Experts View

How is technology shaping the future of the BFSI sector?


Praveen Paulose, MD & CEO of Celusion Technologies.

The pace of technological innovations has been lightning fast since digitization has penetrated the business world. As per reports, 94 per cent of the IT employees believe their organizations have accelerated their innovation pace in the past three years as a result of emerging technologies. Due to technological advancements, the BFSI or the Banking, Financial Services and Insurance are not limited to traditional methods but are coming up with a host of new innovative ways, like automated customer acquisition, virtual assistants like chatbots, automated credit assessments, and engaging customers by extending financial or banking services.

Technological innovations are equipping the world of finance with intensely customized and on-demand experiences, like personalized investment plans or even, requiring companies to reinvent themselves to take these advantages. As new technologies advance, they are empowering the financial or the banking sector with extraordinary new capabilities.

So, let us understand how technology is shaping the future of the BFSI (Banking, Financial Services and Insurance sector?)

Customer acquisition automation
Automation and Artificial Intelligence (AI), already an essential part of consumer banking, will affect operations more deeply intensely in the future, assisting not only in reducing costs but also enhancing customer service. Automated customer acquisition is a smooth, real-time, protected, end-to-end encrypted audiovisual interaction that expedites the customer acquisition process and offers flexibility and freedom to the client. With technological advancement, automated customer acquisition is an investment for the future of the financial sector, rather than a cost centre.

Customer onboarding – omnichannel experience
Technological advancement has enabled banks to follow an omnichannel approach towards customer relations. Services like opening an account can be done today on multiple platforms like Native Android, iOS, cross-platform Flutter based and web applications, which are rapidly becoming the preferred method of delivering services.

Coupled with AI-enabled methodologies, these applications provide a seamless and enriching user experience. Also, the sales, business and operations due to diligence teams also come onto the same platform providing an omnichannel experience not just to the customer, but also to internal stakeholders.

Anomaly detection:
To identify fraudulent activities, banks and financial services firms have implemented a security strategy using streaming analytics and real-time anomaly detection. In order to detect anomalous user behaviour, banks and financial services firms use Security information and event management (SIEM), Data loss prevention (DLP), Identity and access management (IAM), and Threat intelligence and management.

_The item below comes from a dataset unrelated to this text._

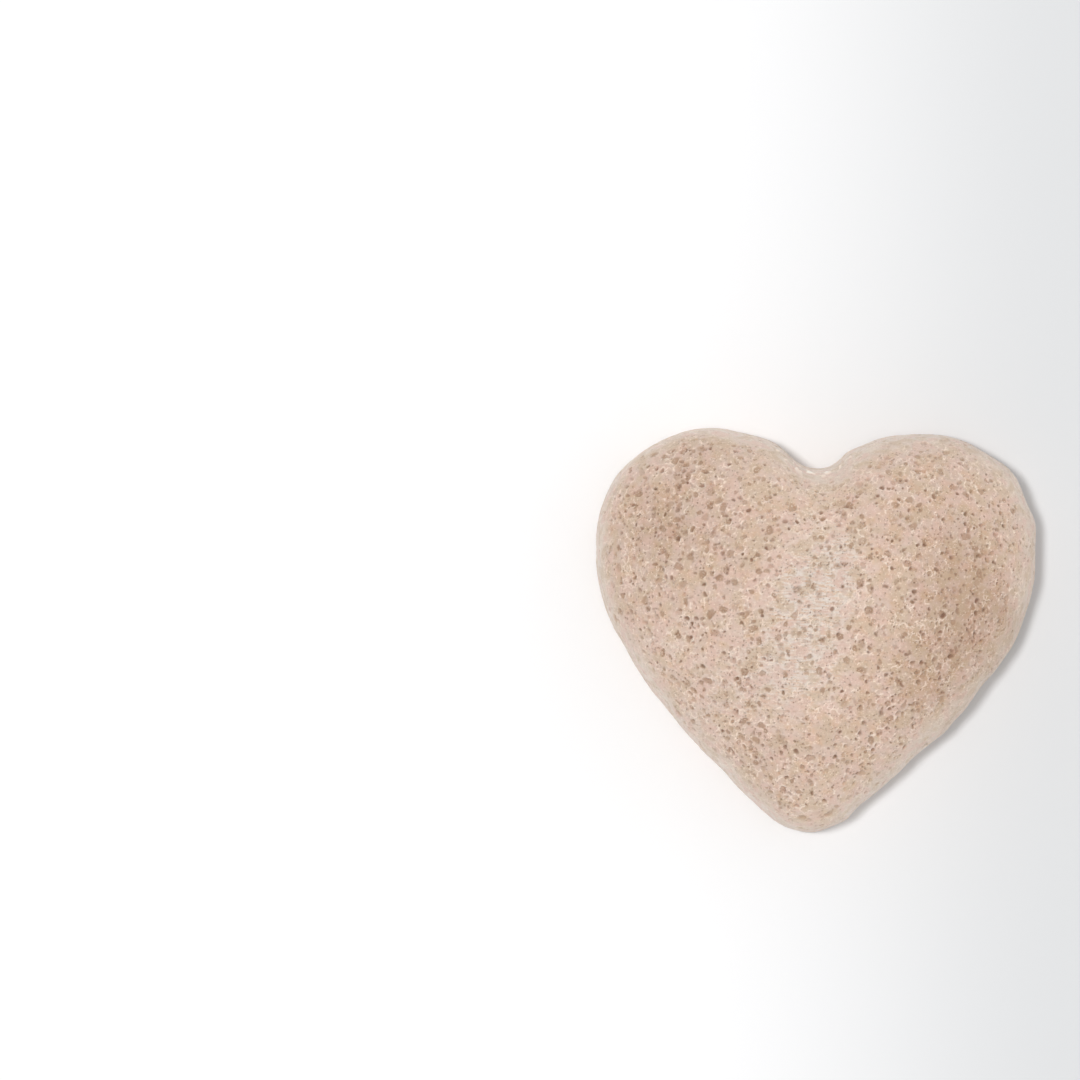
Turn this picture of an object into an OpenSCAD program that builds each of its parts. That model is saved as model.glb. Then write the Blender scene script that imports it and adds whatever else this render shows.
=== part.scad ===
// Heart-shaped facial sponge, moulded in one piece of open-cell konjac foam.
// It lies on its flat back with the dome up. X runs across the lobes, Y from the
// tip towards the notch, and the origin is the middle of the back face.

/* [Heart outline] */
// Width across the two lobes
sponge_w = 80; // [74:1:86]
// Height from the tip to the top of the higher lobe
sponge_h = 73; // [68:1:80]
// Radius of the two lobes
lobe_r = 21.6; // [20.5:0.1:23]
// How far the right lobe stands lower than the left one
lobe_drop = 0.7; // [0:0.1:2]
// Radius of the fillet in the notch between the lobes
notch_r = 6.2; // [4:0.1:9]
// Radius of the cheek, where each side turns in below its lobe
cheek_r = 41; // [34:1:50]
// Where the cheek takes over from the lobe, in degrees below the lobe's middle
cheek_start = 6.5; // [0:0.5:15]
// Radius of the long arc down each flank
flank_r = 148; // [110:1:200]
// Radius of the rounded tip
tip_r = 10; // [7:0.1:12]
// How far the tip leans to the left of the middle
tip_lean = 1.5; // [0:0.1:3]

/* [Section] */
// Thickness from the back face to the crown
sponge_t = 27; // [22:1:32]
// Height of the steep side wall, where the dome begins
wall_h = 7; // [5:0.5:10]
// Draft of the side wall, which lets the foam out of its mould, in degrees
wall_draft = 4; // [0:1:8]
// Radius of the soft edge round the back face
edge_r = 1.6; // [0.8:0.1:2.4]
// Fullness of the dome: 2 is an ellipse, and more is squarer at the shoulder
dome_fullness = 2.25; // [1.9:0.05:2.6]

/* [Crown] */
// Place of the crown, towards the notch from the middle of the back
crown_y = 3.5; // [0:0.5:6]
// Radius of the round crown that the heart's sections turn into
crown_r = 31; // [26:1:36]
// How soon they turn round: 1 is evenly up the dome, and more is nearer the top
crown_blend = 1.15; // [0.8:0.05:1.8]

/* [Hidden] */

// Facets along each arc of the outline, and rings up the soft edge and the dome
flank_n = 14;
cheek_n = 9;
lobe_n = 30;
notch_n = 10;
tip_n = 12;
edge_n = 4;
dome_n = 20;

// How far the blank runs below the back face before it is trimmed flat
overrun = 1;

// Centres of the two lobes, the rounded tip and the notch's fillet
left_lobe = [lobe_r - sponge_w / 2, sponge_h / 2 - lobe_r];
right_lobe = [sponge_w / 2 - lobe_r, sponge_h / 2 - lobe_r - lobe_drop];
tip = [-tip_lean, tip_r - sponge_h / 2];
notch = meeting(right_lobe, lobe_r + notch_r, left_lobe, lobe_r + notch_r, -1);

// Centres of the cheek arcs, each of which runs smoothly out of its lobe
left_turn = 180 + cheek_start;
right_turn = 360 - cheek_start;
left_cheek = left_lobe - (cheek_r - lobe_r) * [cos(left_turn), sin(left_turn)];
right_cheek = right_lobe - (cheek_r - lobe_r) * [cos(right_turn), sin(right_turn)];

// Centres of the flank arcs, each of which runs smoothly into its cheek and the tip
left_flank = meeting(left_cheek, flank_r - cheek_r, tip, flank_r - tip_r, 1);
right_flank = meeting(right_cheek, flank_r - cheek_r, tip, flank_r - tip_r, -1);

crown = [0, crown_y];
wall_inset = (wall_h - edge_r) * tan(wall_draft);

// The point that is d1 from c1 and d2 from c2, to the left (1) or right (-1) of the way from c1 to c2
function meeting(c1, d1, c2, d2, side) =
    let (way = c2 - c1, gap = norm(way), ahead = way / gap)
    let (along = (d1 * d1 - d2 * d2 + gap * gap) / (2 * gap))
    let (aside = sqrt(d1 * d1 - along * along))
    c1 + along * ahead + side * aside * [-ahead[1], ahead[0]];

// The direction of a flat vector, from 0 to 360 degrees
function heading(v) = (atan2(v[1], v[0]) + 360) % 360;

// Points along an arc, its first one in and its last one left to the next arc.
// It turns counterclockwise (1) or clockwise (-1) from one heading to the other.
function arc(centre, r, from, to, n, turn = 1) =
    let (sweep = turn * ((turn * (to - from) + 720) % 360))
    [for (i = [0 : n - 1]) let (a = from + sweep * i / n) centre + r * [cos(a), sin(a)]];

// The heart, counterclockwise from where the tip meets the right flank
outline = concat(
    arc(right_flank, flank_r, heading(tip - right_flank), heading(right_cheek - right_flank), flank_n),
    arc(right_cheek, cheek_r, heading(right_cheek - right_flank), right_turn, cheek_n),
    arc(right_lobe, lobe_r, right_turn, heading(notch - right_lobe), lobe_n),
    arc(notch, notch_r, heading(right_lobe - notch), heading(left_lobe - notch), notch_n, -1),
    arc(left_lobe, lobe_r, heading(notch - left_lobe), left_turn, lobe_n),
    arc(left_cheek, cheek_r, left_turn, heading(left_cheek - left_flank), cheek_n),
    arc(left_flank, flank_r, heading(left_cheek - left_flank), heading(tip - left_flank), flank_n),
    arc(tip, tip_r, heading(tip - left_flank), heading(tip - right_flank), tip_n)
);
around = len(outline);

// The outline's outward direction at point i
function outward(i) =
    let (way = outline[(i + 1) % around] - outline[(i + around - 1) % around])
    [way[1], -way[0]] / norm(way);

// A ring of the side wall, drawn in from the outline by inset
function wall_ring(inset, z) =
    [for (i = [0 : around - 1]) let (p = outline[i] - inset * outward(i)) [p[0], p[1], z]];

// A ring of the dome. spread goes from 1 at the wall to 0 at the crown, and the
// section turns from the heart into a circle on the way.
function dome_ring(spread, z) =
    let (round = pow(1 - spread, crown_blend))
    [for (p = wall_ring(wall_inset, z))
        let (arm = [p[0], p[1]] - crown)
        let (reach = (1 - round) * norm(arm) + round * crown_r)
        let (q = crown + spread * reach * arm / norm(arm))
        [q[0], q[1], z]];

dome_power = 2 / dome_fullness;

// Rings from below the back face to the last one under the crown
rings = concat(
    [wall_ring(edge_r, -overrun)],
    [for (i = [0 : edge_n]) let (a = 90 * i / edge_n) wall_ring(edge_r * (1 - sin(a)), edge_r * (1 - cos(a)))],
    [for (i = [0 : dome_n - 1])
        let (a = 90 * i / dome_n)
        dome_ring(pow(cos(a), dome_power), wall_h + (sponge_t - wall_h) * pow(sin(a), dome_power))]
);

// The foam blank: rings joined by triangles, closed below and at the crown
module heart_blank() {
    levels = len(rings);
    points = concat(
        [for (ring = rings) each ring],
        [[crown[0], crown[1], -overrun], [crown[0], crown[1], sponge_t]]
    );
    bottom = levels * around;
    top = bottom + 1;
    sides = [for (k = [0 : levels - 2], i = [0 : around - 1])
        let (j = (i + 1) % around, a = k * around, b = a + around)
        each [[a + i, b + i, b + j], [a + i, b + j, a + j]]];
    ends = [for (i = [0 : around - 1])
        let (j = (i + 1) % around, last = (levels - 1) * around)
        each [[bottom, i, j], [top, last + j, last + i]]];
    polyhedron(points, concat(sides, ends), convexity = 4);
}

// The sponge: the blank, with its back trimmed to the flat face it is poured at
module sponge_body() {
    color([0.83, 0.73, 0.65])
    difference() {
        heart_blank();
        translate([-sponge_w, -sponge_h, -2 * overrun])
            cube([2 * sponge_w, 2 * sponge_h, 2 * overrun]);
    }
}

sponge_body();
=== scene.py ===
"""Heart-shaped konjac sponge, lying on its flat back under a camera that looks straight down.

The foam is one mesh. It starts as a smoothed copy of the CAD solid, takes the slight lumps
of a moulded piece, and then has its cells and pores carved into it one by one, so that light
falls into real hollows. What the carving leaves behind, such as how dark a point in a pore
is, stays on the mesh as attributes, and the material reads them for its colours.
"""

import math
from itertools import product

import bpy
import numpy as np
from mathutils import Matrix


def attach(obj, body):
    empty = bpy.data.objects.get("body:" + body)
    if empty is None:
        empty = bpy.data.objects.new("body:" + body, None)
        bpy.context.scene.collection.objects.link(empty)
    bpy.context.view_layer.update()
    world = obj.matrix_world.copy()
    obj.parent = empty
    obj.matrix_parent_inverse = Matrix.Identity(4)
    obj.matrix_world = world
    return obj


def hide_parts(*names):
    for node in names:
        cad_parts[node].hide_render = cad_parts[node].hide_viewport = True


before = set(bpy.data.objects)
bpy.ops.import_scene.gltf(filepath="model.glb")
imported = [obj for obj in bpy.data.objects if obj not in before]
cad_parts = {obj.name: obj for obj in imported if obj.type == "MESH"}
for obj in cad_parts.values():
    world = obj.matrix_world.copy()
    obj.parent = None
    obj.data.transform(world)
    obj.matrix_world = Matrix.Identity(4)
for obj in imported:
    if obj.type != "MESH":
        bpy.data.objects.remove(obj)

MM = 0.001

# The photograph: its frame in pixels, and where the middle of the heart is in it
FRAME_PX = 1080
HEART_PX = (815.6, 629.6)
FRAME_WIDTH = 194.97 * MM  # what the frame spans at the height of the heart's outline
OUTLINE_Z = 4 * MM
CAMERA_DISTANCE = 2.0
SENSOR = 36.0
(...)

In order to detect unknown abnormal behaviour patterns, such as rare transaction sequences, financial institutions are upgrading their behavioural anomaly detection technology. Machine learning technology enables enterprises to comprehend behavioural patterns by analysing the algorithmic patterns from a vast set of clustered data. By doing so, banks can distinguish between normal and anomalous behaviour.

Risk assessment
Determining the creditworthiness of a customer is quite challenging for banking and financial firms since lending money to an insolvent customer can lead to a disaster. Hence, with the help of data-driven AI, financial enterprises evaluate customer credit history, by scanning accurately through a vast set of data records to recommend customized loan and credit offerings and avoid any default. Banking firms use their mobile app to track transactions and analyze customer data. As a result, the banking firm predicts the risks in issuing loans, such as customer bankruptcy or the threat of fraud.

Debt collection:

Traditional banking strategies risk models are limited to finite data with ancient formulas that are unable to adapt to changing economic conditions. The inability to predict if the debt will go for collections can lead the lenders to incur a loss. When a customer falls behind in their regular repayment, the traditional approach of one product for all can lead to the customer becoming a defaulter. However, AI and machine learning are enabling banking firms to modernize their loan collection. These technologies evaluate vast data from different sources, producing reliable observations about past unidentified client data that leads to delinquency risk.

AI combined with machine learning can swiftly consolidate new data, updating analysis in real-time in ways beyond traditional banking models. For example, with an early warning system and learning to categorize customers, technology enables the banking sector to understand, classify and engage with borrowers and reduce the risk by preventing insolvency and efficiently addressing past-due accounts.

Fraud check while onboarding customers:
Customer onboarding is the initial point of contact where the customer experience is based on the first impression, in return, the bank uses this opportunity to engage the new customer. Due to the traditional banking practices like physical interaction, manual compliance checks, in-person identification checks, verifying original documents, customer onboarding results in poor customer experience and potential customer dropout.

Customer onboarding comprises three essential aspects that are time, cost and compliance. To minimise the time taken, banks are opting for face matching, NLP and OCR for text extraction, as the banks can auto-fill customer information by using KYC API integration to obtain details from KYC registries or collate the details from an organization’s central Customer Information System (CIS). Innovative solutions like VCIP or Video-based Customer Identification Process could be utilised across geography enabling the banking firms to protect their interests by preventing money laundering and financial crimes.

With the adoption of technology in the banking and the financial sector, enterprises will be able to redesign their business models to cater to customer demands with customized, distinctive, and advice-focused products and making banking and financial processes easier for the customers.